_EXERCISE OBJECTIVE_. Return all of the data exactly as given.

## start DATA EXTRACT

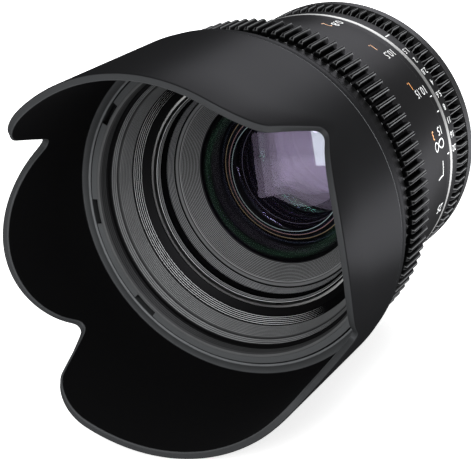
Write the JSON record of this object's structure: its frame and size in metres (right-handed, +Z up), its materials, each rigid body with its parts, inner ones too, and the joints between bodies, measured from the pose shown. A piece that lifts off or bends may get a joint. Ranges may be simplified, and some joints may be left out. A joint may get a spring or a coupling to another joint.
{
  "type": "cinema prime lens",
  "caption": "Manual full-frame cinema prime lens with geared focus and iris rings, helical focusing, an iris, a bayonet mount and a petal hood.",
  "frame": {"origin": "centre of the bayonet's flange face, on the optical axis", "axes": "+Y along the optical axis towards the camera, -Y towards the subject, +Z up with a long hood petal at the top"},
  "size_m": [0.0936, 0.1255, 0.0938],
  "materials": {
    "mount_steel": "satin turned",
    "screw_steel": "blackened",
    "index_red": "paint fill",
    "bright_ring": "bright turned",
    "black_anodised": "black anodised, satin",
    "gear_black": "black anodised, satin",
    "bare_metal": "machined",
    "pin_steel": "ground",
    "baffle_plastic": "matt black",
    "hood_plastic": "fine satin outside, flocked inside",
    "coated_glass": "polished, anti-reflection coated",
    "blade_steel": "matt black, dry lubricated"
  },
  "bodies": {
    "barrel": {"mount_plate": "mount_steel", "mount_screws": "screw_steel", "mount_index": "index_red", "rear_light_baffle": "baffle_plastic", "rear_housing": "black_anodised", "accent_ring": "bright_ring", "index_ring": "black_anodised", "index_screws": "screw_steel", "guide_sleeve": "bare_metal", "front_sleeve": "black_anodised", "hub_screws": "screw_steel", "filter_ring": "black_anodised", "front_baffle": "black_anodised"},
    "iris_ring": {"iris_ring_barrel": "black_anodised", "iris_ring_gear": "gear_black", "iris_ring_fork": "bare_metal"},
    "focus_ring": {"focus_ring_barrel": "black_anodised", "focus_ring_gear": "gear_black", "focus_stop_pin": "pin_steel", "cam_ring": "bare_metal", "cam_screws": "screw_steel"},
    "optical_block": {"block_tube": "black_anodised", "guide_pins": "pin_steel", "cell_screws": "screw_steel", "front_cell": "black_anodised", "front_retainer": "black_anodised", "second_retainer": "black_anodised", "doublet_retainer": "black_anodised", "rear_cell": "black_anodised", "rear_retainer": "black_anodised", "rear_spacer_6_7": "black_anodised", "rear_spacer_7_8": "black_anodised", "rear_spacer_8_9": "black_anodised", "iris_base": "black_anodised", "iris_spacer": "black_anodised", "lens_element_1": "coated_glass", "lens_element_2": "coated_glass", "lens_element_3": "coated_glass", "lens_element_4": "coated_glass", "lens_element_5": "coated_glass", "lens_element_6": "coated_glass", "lens_element_7": "coated_glass", "lens_element_8": "coated_glass", "lens_element_9": "coated_glass"},
    "iris_drive": {"iris_drive_ring": "black_anodised"},
    "hood": {"hood": "hood_plastic"},
    "iris_blade_1": {"iris_blade_1": "blade_steel"},
    "iris_blade_2": {"iris_blade_2": "blade_steel"},
    "iris_blade_3": {"iris_blade_3": "blade_steel"},
    "iris_blade_4": {"iris_blade_4": "blade_steel"},
    "iris_blade_5": {"iris_blade_5": "blade_steel"},
    "iris_blade_6": {"iris_blade_6": "blade_steel"},
    "iris_blade_7": {"iris_blade_7": "blade_steel"},
    "iris_blade_8": {"iris_blade_8": "blade_steel"},
    "iris_blade_9": {"iris_blade_9": "blade_steel"}
  },
  "joints": [
    {"name": "focus_turn", "type": "hinge", "parent": "barrel", "child": "focus_ring", "pos_m": [0, -0.05, 0], "axis": [0, 1, 0], "range_deg": [0, 158]},
    {"name": "focus_travel", "type": "slide", "parent": "barrel", "child": "optical_block", "axis": [0, -1, 0], "range_m": [0, 0.007]},
    {"name": "iris_turn", "type": "hinge", "parent": "barrel", "child": "iris_ring", "pos_m": [0, -0.014, 0], "axis": [0, -1, 0], "range_deg": [0, 53]},
    {"name": "iris_drive_turn", "type": "hinge", "parent": "optical_block", "child": "iris_drive", "pos_m": [0, -0.028, 0], "axis": [0, -1, 0], "range_deg": [0, 53]},
    {"name": "hood_turn", "type": "hinge", "parent": "barrel", "child": "hood", "pos_m": [0, -0.073, 0], "axis": [0, -1, 0], "range_deg": [0, 90]},
    {"name": "iris_blade_1_swing", "type": "hinge", "parent": "optical_block", "child": "iris_blade_1", "pos_m": [0.0251, -0.029, 0], "axis": [0, -1, 0], "range_deg": [0, 33.34]},
    {"name": "iris_blade_2_swing", "type": "hinge", "parent": "optical_block", "child": "iris_blade_2", "pos_m": [0.01923, -0.029, 0.01613], "axis": [0, -1, 0], "range_deg": [0, 33.34]},
    {"name": "iris_blade_3_swing", "type": "hinge", "parent": "optical_block", "child": "iris_blade_3", "pos_m": [0.00436, -0.029, 0.02472], "axis": [0, -1, 0], "range_deg": [0, 33.34]},
    {"name": "iris_blade_4_swing", "type": "hinge", "parent": "optical_block", "child": "iris_blade_4", "pos_m": [-0.01255, -0.029, 0.02174], "axis": [0, -1, 0], "range_deg": [0, 33.34]},
    {"name": "iris_blade_5_swing", "type": "hinge", "parent": "optical_block", "child": "iris_blade_5", "pos_m": [-0.02359, -0.029, 0.00858], "axis": [0, -1, 0], "range_deg": [0, 33.34]},
    {"name": "iris_blade_6_swing", "type": "hinge", "parent": "optical_block", "child": "iris_blade_6", "pos_m": [-0.02359, -0.029, -0.00858], "axis": [0, -1, 0], "range_deg": [0, 33.34]},
    {"name": "iris_blade_7_swing", "type": "hinge", "parent": "optical_block", "child": "iris_blade_7", "pos_m": [-0.01255, -0.029, -0.02174], "axis": [0, -1, 0], "range_deg": [0, 33.34]},
    {"name": "iris_blade_8_swing", "type": "hinge", "parent": "optical_block", "child": "iris_blade_8", "pos_m": [0.00436, -0.029, -0.02472], "axis": [0, -1, 0], "range_deg": [0, 33.34]},
    {"name": "iris_blade_9_swing", "type": "hinge", "parent": "optical_block", "child": "iris_blade_9", "pos_m": [0.01923, -0.029, -0.01613], "axis": [0, -1, 0], "range_deg": [0, 33.34]}
  ],
  "couplings": [
    {"joint": "focus_travel", "follows": "focus_turn", "m_per_rad": 0.0025384},
    {"joint": "iris_drive_turn", "follows": "iris_turn", "ratio": 1},
    {"joint": "iris_blade_1_swing", "follows": "iris_turn", "ratio": 0.62887},
    {"joint": "iris_blade_2_swing", "follows": "iris_turn", "ratio": 0.62887},
    {"joint": "iris_blade_3_swing", "follows": "iris_turn", "ratio": 0.62887},
    {"joint": "iris_blade_4_swing", "follows": "iris_turn", "ratio": 0.62887},
    {"joint": "iris_blade_5_swing", "follows": "iris_turn", "ratio": 0.62887},
    {"joint": "iris_blade_6_swing", "follows": "iris_turn", "ratio": 0.62887},
    {"joint": "iris_blade_7_swing", "follows": "iris_turn", "ratio": 0.62887},
    {"joint": "iris_blade_8_swing", "follows": "iris_turn", "ratio": 0.62887},
    {"joint": "iris_blade_9_swing", "follows": "iris_turn", "ratio": 0.62887}
  ]
}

## end DATA EXTRACT

_WRITTEN RESPONSE_.
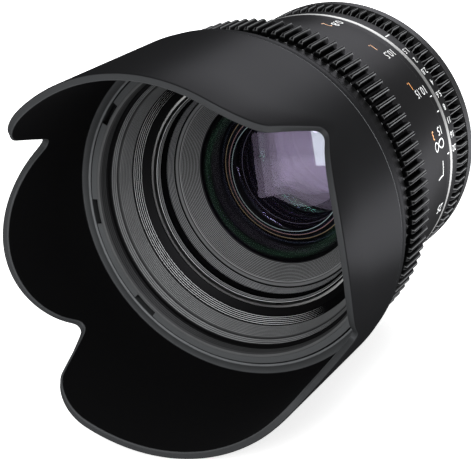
Write the JSON record of this object's structure: its frame and size in metres (right-handed, +Z up), its materials, each rigid body with its parts, inner ones too, and the joints between bodies, measured from the pose shown. A piece that lifts off or bends may get a joint. Ranges may be simplified, and some joints may be left out. A joint may get a spring or a coupling to another joint.
{
  "type": "cinema prime lens",
  "caption": "Manual full-frame cinema prime lens with geared focus and iris rings, helical focusing, an iris, a bayonet mount and a petal hood.",
  "frame": {"origin": "centre of the bayonet's flange face, on the optical axis", "axes": "+Y along the optical axis towards the camera, -Y towards the subject, +Z up with a long hood petal at the top"},
  "size_m": [0.0936, 0.1255, 0.0938],
  "materials": {
    "mount_steel": "satin turned",
    "screw_steel": "blackened",
    "index_red": "paint fill",
    "bright_ring": "bright turned",
    "black_anodised": "black anodised, satin",
    "gear_black": "black anodised, satin",
    "bare_metal": "machined",
    "pin_steel": "ground",
    "baffle_plastic": "matt black",
    "hood_plastic": "fine satin outside, flocked inside",
    "coated_glass": "polished, anti-reflection coated",
    "blade_steel": "matt black, dry lubricated"
  },
  "bodies": {
    "barrel": {"mount_plate": "mount_steel", "mount_screws": "screw_steel", "mount_index": "index_red", "rear_light_baffle": "baffle_plastic", "rear_housing": "black_anodised", "accent_ring": "bright_ring", "index_ring": "black_anodised", "index_screws": "screw_steel", "guide_sleeve": "bare_metal", "front_sleeve": "black_anodised", "hub_screws": "screw_steel", "filter_ring": "black_anodised", "front_baffle": "black_anodised"},
    "iris_ring": {"iris_ring_barrel": "black_anodised", "iris_ring_gear": "gear_black", "iris_ring_fork": "bare_metal"},
    "focus_ring": {"focus_ring_barrel": "black_anodised", "focus_ring_gear": "gear_black", "focus_stop_pin": "pin_steel", "cam_ring": "bare_metal", "cam_screws": "screw_steel"},
    "optical_block": {"block_tube": "black_anodised", "guide_pins": "pin_steel", "cell_screws": "screw_steel", "front_cell": "black_anodised", "front_retainer": "black_anodised", "second_retainer": "black_anodised", "doublet_retainer": "black_anodised", "rear_cell": "black_anodised", "rear_retainer": "black_anodised", "rear_spacer_6_7": "black_anodised", "rear_spacer_7_8": "black_anodised", "rear_spacer_8_9": "black_anodised", "iris_base": "black_anodised", "iris_spacer": "black_anodised", "lens_element_1": "coated_glass", "lens_element_2": "coated_glass", "lens_element_3": "coated_glass", "lens_element_4": "coated_glass", "lens_element_5": "coated_glass", "lens_element_6": "coated_glass", "lens_element_7": "coated_glass", "lens_element_8": "coated_glass", "lens_element_9": "coated_glass"},
    "iris_drive": {"iris_drive_ring": "black_anodised"},
    "hood": {"hood": "hood_plastic"},
    "iris_blade_1": {"iris_blade_1": "blade_steel"},
    "iris_blade_2": {"iris_blade_2": "blade_steel"},
    "iris_blade_3": {"iris_blade_3": "blade_steel"},
    "iris_blade_4": {"iris_blade_4": "blade_steel"},
    "iris_blade_5": {"iris_blade_5": "blade_steel"},
    "iris_blade_6": {"iris_blade_6": "blade_steel"},
    "iris_blade_7": {"iris_blade_7": "blade_steel"},
    "iris_blade_8": {"iris_blade_8": "blade_steel"},
    "iris_blade_9": {"iris_blade_9": "blade_steel"}
  },
  "joints": [
    {"name": "focus_turn", "type": "hinge", "parent": "barrel", "child": "focus_ring", "pos_m": [0, -0.05, 0], "axis": [0, 1, 0], "range_deg": [0, 158]},
    {"name": "focus_travel", "type": "slide", "parent": "barrel", "child": "optical_block", "axis": [0, -1, 0], "range_m": [0, 0.007]},
    {"name": "iris_turn", "type": "hinge", "parent": "barrel", "child": "iris_ring", "pos_m": [0, -0.014, 0], "axis": [0, -1, 0], "range_deg": [0, 53]},
    {"name": "iris_drive_turn", "type": "hinge", "parent": "optical_block", "child": "iris_drive", "pos_m": [0, -0.028, 0], "axis": [0, -1, 0], "range_deg": [0, 53]},
    {"name": "hood_turn", "type": "hinge", "parent": "barrel", "child": "hood", "pos_m": [0, -0.073, 0], "axis": [0, -1, 0], "range_deg": [0, 90]},
    {"name": "iris_blade_1_swing", "type": "hinge", "parent": "optical_block", "child": "iris_blade_1", "pos_m": [0.0251, -0.029, 0], "axis": [0, -1, 0], "range_deg": [0, 33.34]},
    {"name": "iris_blade_2_swing", "type": "hinge", "parent": "optical_block", "child": "iris_blade_2", "pos_m": [0.01923, -0.029, 0.01613], "axis": [0, -1, 0], "range_deg": [0, 33.34]},
    {"name": "iris_blade_3_swing", "type": "hinge", "parent": "optical_block", "child": "iris_blade_3", "pos_m": [0.00436, -0.029, 0.02472], "axis": [0, -1, 0], "range_deg": [0, 33.34]},
    {"name": "iris_blade_4_swing", "type": "hinge", "parent": "optical_block", "child": "iris_blade_4", "pos_m": [-0.01255, -0.029, 0.02174], "axis": [0, -1, 0], "range_deg": [0, 33.34]},
    {"name": "iris_blade_5_swing", "type": "hinge", "parent": "optical_block", "child": "iris_blade_5", "pos_m": [-0.02359, -0.029, 0.00858], "axis": [0, -1, 0], "range_deg": [0, 33.34]},
    {"name": "iris_blade_6_swing", "type": "hinge", "parent": "optical_block", "child": "iris_blade_6", "pos_m": [-0.02359, -0.029, -0.00858], "axis": [0, -1, 0], "range_deg": [0, 33.34]},
    {"name": "iris_blade_7_swing", "type": "hinge", "parent": "optical_block", "child": "iris_blade_7", "pos_m": [-0.01255, -0.029, -0.02174], "axis": [0, -1, 0], "range_deg": [0, 33.34]},
    {"name": "iris_blade_8_swing", "type": "hinge", "parent": "optical_block", "child": "iris_blade_8", "pos_m": [0.00436, -0.029, -0.02472], "axis": [0, -1, 0], "range_deg": [0, 33.34]},
    {"name": "iris_blade_9_swing", "type": "hinge", "parent": "optical_block", "child": "iris_blade_9", "pos_m": [0.01923, -0.029, -0.01613], "axis": [0, -1, 0], "range_deg": [0, 33.34]}
  ],
  "couplings": [
    {"joint": "focus_travel", "follows": "focus_turn", "m_per_rad": 0.0025384},
    {"joint": "iris_drive_turn", "follows": "iris_turn", "ratio": 1},
    {"joint": "iris_blade_1_swing", "follows": "iris_turn", "ratio": 0.62887},
    {"joint": "iris_blade_2_swing", "follows": "iris_turn", "ratio": 0.62887},
    {"joint": "iris_blade_3_swing", "follows": "iris_turn", "ratio": 0.62887},
    {"joint": "iris_blade_4_swing", "follows": "iris_turn", "ratio": 0.62887},
    {"joint": "iris_blade_5_swing", "follows": "iris_turn", "ratio": 0.62887},
    {"joint": "iris_blade_6_swing", "follows": "iris_turn", "ratio": 0.62887},
    {"joint": "iris_blade_7_swing", "follows": "iris_turn", "ratio": 0.62887},
    {"joint": "iris_blade_8_swing", "follows": "iris_turn", "ratio": 0.62887},
    {"joint": "iris_blade_9_swing", "follows": "iris_turn", "ratio": 0.62887}
  ]
}